If you want to build a Forth9, you're better off starting from scratch. And while you're at it, maybe target an architecture that is more elegant than i386?

By the way, I can’t let you go without mentioning jonesforth. It’s a i386 Forth with loads and loads of comments and people generally rave about it. Me, I don’t think it’s such a good way to be introduced to the subject, which is why I wrote this little series of articles, but it contains a lot of details I may have glossed over but that could be of use to you.

Towards a C compiler

The goal of this story arc is to fully understand how to compile a piece of C code, from scratch. My intent is to show that to you through the compiler I’ve developed in Dusk OS, which is a Forth. Now that we know how to build a Forth, we’ll enter Dusk’s world with a pretty good understanding of how it works underneath. No more secrets.

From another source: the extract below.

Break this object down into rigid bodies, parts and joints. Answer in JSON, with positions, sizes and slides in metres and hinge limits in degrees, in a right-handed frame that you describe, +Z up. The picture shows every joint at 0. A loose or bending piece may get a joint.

So, let’s leave that little Forth there, don’t listen to it whimpering, calling for your mercy, and let’s discover the brave new world of Dusk OS!

Next: From Dusk Till C


  1. Remember, you’re Tank! You ain’t some cog in the machine, machines bend to your will! 

  2. For example, the string literal. 

  3. Why? I talk about it at the end of the article. 

  4. If it hasn’t, fireworks! 

  5. "Branch conditionally” 

  6. At compile time, remember! Yes, I know, mind bending. 

  7. Still at compile time! 

  8. 8 articles, 8 bits. Coincidence? I don’t think so! 

  9. and I’d be very happy if you were! Let me know if you’re stuck at some point.